Maka struktur seperti ini perlu dirombak. Oleh sebab itu, para sarjana
tersebut melihat bahwa esensi feminisme sebenarnya adalah isu seks dan
gender.
Para
aktivis politik feminis pada umumnya mengkampanyekan isu-isu seperti
hak reproduksi, (termasuk hak yang tidak terbatas untuk memilih aborsi,
menghapus undang-undang yang membatasi aborsi dan mendapatkan akses
kontrasepsi), kekerasan dalam rumah tangga, meninggalkan hal-hal yang
berkaitan dengan keibuan (maternity leave), kesetaraan gaji, pelecehan seksual (sexual harassment), pelecehan di jalan, diskriminasi dan kekerasan seksual (sexual violence). Isu-isu ini dikaji dalam sudut pandang feminisme, termasuk isu-isu patriarkhi dan penindasan.
Sekitar
tahun 1960an dan 1970an, kebanyakan dari feminisme dan teori feminis
telah disusun dan difokuskan pada permasalahan yang dihadapi oleh
wanita-wanita Barat, ras kulit putih dan kelas menengah. Kemudian
permasalahan-permasalahan tersebut diklaim sebagai persoalan universal
mewakili seluruh wanita. Sejak itu, banyak teori-teori feminis yang
menantang asumsi bahwa "perempuan" merupakan kelompok individu-individu
yang serba sama dengan kepentingan yang serupa. Para aktivis feminis
muncul dari beragam komunitas dan teori-teorinya mulai merambah kepada
lintas gender dengan berbagai identitas sosial lainnya, seperti ras dan
kelas (kasta). Banyak kalangan feminis saat ini berargumen bahwa
feminisme adalah gerakan yang muncul dari lapisan bawah yang berusaha
melampaui batasan-batasan yang didasarkan pada kelas sosial, ras, budaya
dan agama, yang secara kultural dikhususkan dan berbicara tentang
isu-isu yang relevan dengan wanita dalam sebuah masyarakat.[5]
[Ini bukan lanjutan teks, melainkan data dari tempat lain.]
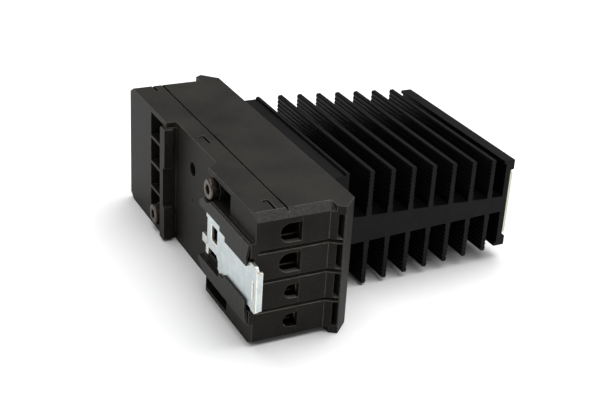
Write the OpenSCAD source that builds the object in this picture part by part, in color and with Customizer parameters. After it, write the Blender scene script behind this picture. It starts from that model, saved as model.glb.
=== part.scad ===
// Solid state relay for a 35 mm mounting rail, with its heat sink.
// The relay lies on its side: +X runs from the rail face to the front of the heat sink,
// Y runs from one terminal end to the other and +Z is across the 45 mm width.
// Inside place() the rail face is x = 0, the middle of the body is y = 0 and the lower
// side is z = 0. place() then moves the whole relay so that the middle of its base is
// the origin.

/* [Body] */
// Width across the relay, which is its pitch along the mounting rail
body_w = 45; // [44:0.5:48]
// Length between the two terminal faces
body_len = 113; // [112:0.5:118]
// Depth from the rail face to the front face of the housing
body_depth = 34; // [34:0.5:36]
// Depth at which the rear base meets the front housing
seam_x = 11.2; // [10.5:0.1:11.5]
// Wall thickness of the moulded shells
wall = 2; // [1.8:0.1:2.2]
// How far the front flange stands out past each terminal face
flange_out = 2.6; // [2:0.1:3]
// Size of the chamfer on each front corner
flange_chamfer = 5.2; // [4.5:0.1:5.5]

/* [Rail mount] */
// Depth of the channel that the mounting rail sits in
channel_depth = 3.6; // [3.4:0.1:3.8]
// Width of the mounting rail
rail_w = 35; // [35]
// Height of the channel's fixed edge above the middle of the body
hook_y = 18.9; // [18.6:0.1:19.2]
// Travel of the sliding clip when it is pulled out
clip_travel = 4.5; // [3:0.5:4.5]
// Thickness of the sheet steel clip
clip_t = 1.2; // [1:0.1:1.2]

/* [Terminals] */
// Distance between terminal rows across the width
row_pitch = 10.3; // [10.2:0.05:10.4]
// Distance from the middle of the body to each terminal screw's axis
screw_y = 47; // [46.5:0.5:47.5]
// Travel of the large clamps from open to fully closed
power_travel = 5.6; // [3:0.1:5.6]
// Travel of the small clamps from open to fully closed
control_travel = 4.0; // [2:0.1:4.0]

/* [Heat sink] */
// Length of the extrusion along Y
sink_len = 70.8; // [68:0.2:71]
// Height of the middle of the extrusion above the lower side
sink_z = 21.9; // [21.5:0.1:22.5]
// Number of fins on each side of the web
fin_count = 7; // [5:1:7]
// Distance from one fin to the next
fin_pitch = 8.03; // [7.8:0.01:8.1]
// Fin thickness
fin_t = 2; // [1.8:0.1:2.2]
// Half the height over the tips of the first fin
fin_reach = 21.1; // [20:0.1:21.3]
// How much shorter each millimetre of depth makes the fins
fin_taper = 0.072; // [0.05:0.001:0.08]
// Pitch of the fine ribs on the faces of the fins
rib_pitch = 1.5; // [1.2:0.1:2]
// Depth of the fine ribs
rib_depth = 0.3; // [0.1:0.05:0.35]

/* [Hidden] */

$fn = 48;
eps = 0.01;

// Body
half_len = body_len / 2;
flange_start = 24.6;               // where the terminal face starts to slope outwards
flange_crest = 28.7;               // where the flange stands out furthest
floor_x = 4;                       // inside of the rear base's floor
bulge_x = 7;                       // inside of the floor behind the windows and pockets
front_in = body_depth - wall;      // inside of the housing's front wall
bevel_y = 3.2;                     // bevel along the terminal faces' long edges
bevel_z = 2;
mid_z = body_w / 2;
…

Sedangkan pengertian paham kesetaraan jender --seperti yang dikutip Nasaruddin Umar dari Women's Studies Encyclopedia--, adalah "konsep kultural yang berupaya membuat pembedaan (distinction)
dalam hal peran, perilaku, mentalitas dan karakteristik emosional
antara laki-laki dan perempuan yang berkembang dalam masyarakat".[6] Ada
beberapa definisi jender lainnya yang dia kutip, namun mempunyai
pengertian yang tidak jauh berbeda, yang pada intinya tidak terlepas
dari tiga kata kunci: laki-laki, perempuan dan kebudayaan.
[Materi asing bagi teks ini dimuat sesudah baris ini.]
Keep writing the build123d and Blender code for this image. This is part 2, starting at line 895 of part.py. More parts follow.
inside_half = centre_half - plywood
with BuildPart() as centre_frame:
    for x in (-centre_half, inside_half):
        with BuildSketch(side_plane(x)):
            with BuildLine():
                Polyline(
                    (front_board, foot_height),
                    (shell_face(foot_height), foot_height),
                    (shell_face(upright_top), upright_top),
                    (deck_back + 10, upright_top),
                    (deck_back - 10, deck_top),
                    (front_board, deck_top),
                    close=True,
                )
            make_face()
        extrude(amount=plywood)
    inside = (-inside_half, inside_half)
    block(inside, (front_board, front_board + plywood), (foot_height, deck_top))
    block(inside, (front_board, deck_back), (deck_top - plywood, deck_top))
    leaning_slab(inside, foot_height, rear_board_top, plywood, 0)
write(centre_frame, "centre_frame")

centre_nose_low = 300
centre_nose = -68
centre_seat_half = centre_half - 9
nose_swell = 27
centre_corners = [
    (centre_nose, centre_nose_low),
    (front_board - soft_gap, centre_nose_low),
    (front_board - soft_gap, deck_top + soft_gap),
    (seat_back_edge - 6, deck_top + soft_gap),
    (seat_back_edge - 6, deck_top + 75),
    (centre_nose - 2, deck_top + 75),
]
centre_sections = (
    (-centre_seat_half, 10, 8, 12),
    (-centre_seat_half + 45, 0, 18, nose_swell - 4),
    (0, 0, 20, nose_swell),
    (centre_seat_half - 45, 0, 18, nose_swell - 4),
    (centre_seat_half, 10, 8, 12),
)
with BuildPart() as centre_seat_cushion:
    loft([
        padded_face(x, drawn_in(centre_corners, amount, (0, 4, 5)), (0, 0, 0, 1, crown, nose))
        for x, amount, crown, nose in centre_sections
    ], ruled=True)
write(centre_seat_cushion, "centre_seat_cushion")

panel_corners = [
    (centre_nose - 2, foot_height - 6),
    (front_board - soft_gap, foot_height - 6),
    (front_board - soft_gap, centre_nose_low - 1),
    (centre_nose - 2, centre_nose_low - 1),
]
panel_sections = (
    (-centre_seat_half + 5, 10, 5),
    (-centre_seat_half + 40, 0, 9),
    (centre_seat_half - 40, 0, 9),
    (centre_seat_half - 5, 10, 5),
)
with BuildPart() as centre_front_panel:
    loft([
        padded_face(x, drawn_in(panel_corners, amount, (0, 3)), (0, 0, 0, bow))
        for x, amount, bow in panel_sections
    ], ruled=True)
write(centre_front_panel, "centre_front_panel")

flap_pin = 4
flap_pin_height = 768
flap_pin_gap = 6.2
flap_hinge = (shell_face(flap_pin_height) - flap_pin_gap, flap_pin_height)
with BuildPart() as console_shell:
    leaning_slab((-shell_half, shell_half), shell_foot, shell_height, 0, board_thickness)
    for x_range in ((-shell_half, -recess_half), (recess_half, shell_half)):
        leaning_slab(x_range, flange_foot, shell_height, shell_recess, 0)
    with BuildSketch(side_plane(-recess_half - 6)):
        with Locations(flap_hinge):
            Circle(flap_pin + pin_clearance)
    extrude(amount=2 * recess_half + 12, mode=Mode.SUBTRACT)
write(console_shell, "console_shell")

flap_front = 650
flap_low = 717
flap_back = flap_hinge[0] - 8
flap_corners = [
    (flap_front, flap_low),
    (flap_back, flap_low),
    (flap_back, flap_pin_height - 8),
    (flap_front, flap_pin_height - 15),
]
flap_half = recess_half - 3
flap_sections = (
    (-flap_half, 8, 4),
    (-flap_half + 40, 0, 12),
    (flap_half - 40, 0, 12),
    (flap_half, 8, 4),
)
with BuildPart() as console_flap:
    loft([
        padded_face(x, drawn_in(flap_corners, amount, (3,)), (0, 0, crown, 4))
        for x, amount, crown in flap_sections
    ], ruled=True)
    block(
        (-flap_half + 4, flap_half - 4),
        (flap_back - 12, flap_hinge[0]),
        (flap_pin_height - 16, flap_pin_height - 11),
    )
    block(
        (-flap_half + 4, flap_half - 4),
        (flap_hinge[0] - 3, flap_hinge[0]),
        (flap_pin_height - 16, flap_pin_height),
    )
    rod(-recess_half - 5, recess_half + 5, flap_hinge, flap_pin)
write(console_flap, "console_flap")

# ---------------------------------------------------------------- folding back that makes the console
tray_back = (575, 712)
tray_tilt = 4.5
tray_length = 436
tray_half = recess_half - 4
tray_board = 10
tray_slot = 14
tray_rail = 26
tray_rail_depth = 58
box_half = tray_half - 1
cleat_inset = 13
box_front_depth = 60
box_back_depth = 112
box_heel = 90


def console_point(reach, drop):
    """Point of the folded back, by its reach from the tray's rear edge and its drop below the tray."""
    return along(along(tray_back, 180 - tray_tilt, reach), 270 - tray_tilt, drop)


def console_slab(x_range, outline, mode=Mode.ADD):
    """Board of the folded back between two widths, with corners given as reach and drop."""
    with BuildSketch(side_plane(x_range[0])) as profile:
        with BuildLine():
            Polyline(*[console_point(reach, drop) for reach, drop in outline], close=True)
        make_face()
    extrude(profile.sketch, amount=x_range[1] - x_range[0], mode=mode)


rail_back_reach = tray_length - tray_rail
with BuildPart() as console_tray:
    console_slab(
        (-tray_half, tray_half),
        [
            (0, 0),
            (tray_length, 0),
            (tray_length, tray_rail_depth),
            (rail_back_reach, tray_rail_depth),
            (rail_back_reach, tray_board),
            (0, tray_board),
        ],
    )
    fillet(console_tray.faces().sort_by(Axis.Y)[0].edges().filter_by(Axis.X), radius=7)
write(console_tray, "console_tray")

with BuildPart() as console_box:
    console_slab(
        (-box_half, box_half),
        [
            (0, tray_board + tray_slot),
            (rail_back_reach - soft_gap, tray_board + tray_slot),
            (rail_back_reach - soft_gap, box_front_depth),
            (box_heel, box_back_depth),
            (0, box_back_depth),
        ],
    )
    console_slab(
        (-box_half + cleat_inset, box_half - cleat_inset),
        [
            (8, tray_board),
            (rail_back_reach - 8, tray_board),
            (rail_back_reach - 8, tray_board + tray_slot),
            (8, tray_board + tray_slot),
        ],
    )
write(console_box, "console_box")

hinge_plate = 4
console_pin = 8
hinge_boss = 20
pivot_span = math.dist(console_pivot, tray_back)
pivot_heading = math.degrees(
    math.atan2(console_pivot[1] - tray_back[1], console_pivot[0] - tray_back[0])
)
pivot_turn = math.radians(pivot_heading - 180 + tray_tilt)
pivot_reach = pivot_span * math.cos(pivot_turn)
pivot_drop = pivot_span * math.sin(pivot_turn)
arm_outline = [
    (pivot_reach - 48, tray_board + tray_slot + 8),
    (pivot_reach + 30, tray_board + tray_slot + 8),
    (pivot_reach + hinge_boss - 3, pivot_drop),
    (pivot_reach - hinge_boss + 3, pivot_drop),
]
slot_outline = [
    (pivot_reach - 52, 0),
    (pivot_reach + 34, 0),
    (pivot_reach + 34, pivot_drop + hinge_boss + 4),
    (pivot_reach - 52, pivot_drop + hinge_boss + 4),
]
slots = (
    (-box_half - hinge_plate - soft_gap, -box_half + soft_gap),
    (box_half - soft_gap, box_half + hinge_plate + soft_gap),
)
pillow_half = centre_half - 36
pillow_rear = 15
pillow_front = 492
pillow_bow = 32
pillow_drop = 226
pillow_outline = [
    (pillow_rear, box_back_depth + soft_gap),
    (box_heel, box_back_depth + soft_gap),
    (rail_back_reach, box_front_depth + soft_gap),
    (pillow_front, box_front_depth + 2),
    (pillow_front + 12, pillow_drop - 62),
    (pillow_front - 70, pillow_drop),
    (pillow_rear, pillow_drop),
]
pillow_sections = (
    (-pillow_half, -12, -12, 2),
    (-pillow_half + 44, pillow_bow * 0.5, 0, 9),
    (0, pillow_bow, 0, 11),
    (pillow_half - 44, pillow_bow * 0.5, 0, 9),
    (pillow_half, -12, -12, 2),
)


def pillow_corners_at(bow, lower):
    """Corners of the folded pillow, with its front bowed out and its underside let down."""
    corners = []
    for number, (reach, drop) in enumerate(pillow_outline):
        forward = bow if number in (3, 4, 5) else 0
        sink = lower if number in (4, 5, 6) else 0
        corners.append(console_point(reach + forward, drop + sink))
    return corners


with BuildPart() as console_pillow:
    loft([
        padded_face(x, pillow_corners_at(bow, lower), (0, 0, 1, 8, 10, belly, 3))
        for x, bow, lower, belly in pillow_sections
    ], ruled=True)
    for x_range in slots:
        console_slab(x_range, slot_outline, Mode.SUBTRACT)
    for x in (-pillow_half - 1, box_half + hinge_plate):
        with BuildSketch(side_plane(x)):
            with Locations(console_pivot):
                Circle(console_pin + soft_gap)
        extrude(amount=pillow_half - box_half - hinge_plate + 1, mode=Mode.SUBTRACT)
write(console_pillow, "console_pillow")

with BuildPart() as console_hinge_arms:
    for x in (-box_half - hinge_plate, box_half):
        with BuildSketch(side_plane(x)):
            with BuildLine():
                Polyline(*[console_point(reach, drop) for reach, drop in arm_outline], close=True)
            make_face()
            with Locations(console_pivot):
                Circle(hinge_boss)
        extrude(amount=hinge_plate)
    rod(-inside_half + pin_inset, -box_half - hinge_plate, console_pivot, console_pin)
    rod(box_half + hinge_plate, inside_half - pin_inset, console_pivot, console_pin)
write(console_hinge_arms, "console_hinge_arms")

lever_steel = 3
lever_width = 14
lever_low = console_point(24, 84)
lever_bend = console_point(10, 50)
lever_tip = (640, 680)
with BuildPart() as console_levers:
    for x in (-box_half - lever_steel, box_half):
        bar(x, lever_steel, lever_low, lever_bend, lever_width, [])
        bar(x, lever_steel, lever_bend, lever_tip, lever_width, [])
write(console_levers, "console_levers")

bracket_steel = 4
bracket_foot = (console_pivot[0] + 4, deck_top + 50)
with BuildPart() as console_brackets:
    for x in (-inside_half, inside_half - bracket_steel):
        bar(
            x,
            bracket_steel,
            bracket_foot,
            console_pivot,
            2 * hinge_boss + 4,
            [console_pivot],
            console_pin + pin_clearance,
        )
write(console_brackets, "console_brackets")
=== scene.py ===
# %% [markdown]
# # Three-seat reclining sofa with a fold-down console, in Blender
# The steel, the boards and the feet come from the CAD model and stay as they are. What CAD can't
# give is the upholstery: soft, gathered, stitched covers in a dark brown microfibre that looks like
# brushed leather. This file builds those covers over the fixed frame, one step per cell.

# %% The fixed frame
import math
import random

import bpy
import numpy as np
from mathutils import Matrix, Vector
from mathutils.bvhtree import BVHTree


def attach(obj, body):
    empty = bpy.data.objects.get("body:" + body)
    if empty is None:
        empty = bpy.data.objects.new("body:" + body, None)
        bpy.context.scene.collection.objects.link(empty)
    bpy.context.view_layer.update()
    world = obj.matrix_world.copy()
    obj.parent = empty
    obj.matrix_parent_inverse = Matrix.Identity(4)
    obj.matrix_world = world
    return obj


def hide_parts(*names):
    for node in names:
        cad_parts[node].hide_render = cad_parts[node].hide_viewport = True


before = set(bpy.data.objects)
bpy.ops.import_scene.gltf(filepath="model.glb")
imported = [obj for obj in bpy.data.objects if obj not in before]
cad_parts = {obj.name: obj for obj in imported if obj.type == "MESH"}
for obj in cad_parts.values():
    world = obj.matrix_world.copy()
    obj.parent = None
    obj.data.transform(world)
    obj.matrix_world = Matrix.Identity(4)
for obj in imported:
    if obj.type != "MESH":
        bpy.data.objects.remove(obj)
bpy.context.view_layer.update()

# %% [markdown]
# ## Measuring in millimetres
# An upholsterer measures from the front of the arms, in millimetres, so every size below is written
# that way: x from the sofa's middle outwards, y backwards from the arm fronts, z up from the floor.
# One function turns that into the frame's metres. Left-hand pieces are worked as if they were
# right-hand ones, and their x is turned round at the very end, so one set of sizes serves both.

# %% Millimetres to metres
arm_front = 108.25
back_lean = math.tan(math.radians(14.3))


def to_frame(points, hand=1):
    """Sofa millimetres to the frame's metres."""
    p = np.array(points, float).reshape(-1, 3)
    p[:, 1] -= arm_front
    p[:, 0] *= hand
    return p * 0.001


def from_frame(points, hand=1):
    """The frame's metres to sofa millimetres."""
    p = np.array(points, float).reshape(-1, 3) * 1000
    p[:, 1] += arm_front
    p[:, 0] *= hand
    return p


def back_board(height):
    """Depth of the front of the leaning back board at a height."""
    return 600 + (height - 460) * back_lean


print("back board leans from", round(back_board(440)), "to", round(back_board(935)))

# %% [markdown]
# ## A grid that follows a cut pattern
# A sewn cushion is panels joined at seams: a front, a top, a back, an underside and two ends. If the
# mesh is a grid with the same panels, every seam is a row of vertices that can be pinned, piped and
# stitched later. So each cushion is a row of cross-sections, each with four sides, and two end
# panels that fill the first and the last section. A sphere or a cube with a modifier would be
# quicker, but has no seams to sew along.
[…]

Perkembangan Wacana Kesetaraan Gender dalam Studi Islam di Indonesia
Di
atas telah disinggung sekilas tentang usaha-usaha membumikan paham
kesetaraan gender di lingkungan pendidikan tinggi, seperti penyusunan
kurikulum, diktat perkuliahan, tugas akhir akademis baik yang berupa
skripsi, tesis maupun disertasi, serta penyelenggaraan seminar dan
pelatihan. Pada sub bab ini, penulis akan menguraikan sebagian kecil
contoh dari gerakan feminisasi pendidikan, khususnya dalam penerbitan
buku.
1) Pengantar Kajian Gender
yang ditulis oleh Tim Penulis Pusat Studi Wanita (PSW) UIN Syarif
Hidayatullah Jakarta. Buku yang diterbitkan atas kerjasama dengan
McGill-ICIHEP ini merupakan kumpulan makalah yang menjadi bahan
pengajaran mata kuliah gender di tingkat universitas. Buku ini
menguraikan sejarah, konsep dan perkembangan fahaman feminisme, sejarah
pergerakan perempuan di Indonesia, metode penelitian berasaskan gender,
analisis gender, dan kajian gender dalam Islam.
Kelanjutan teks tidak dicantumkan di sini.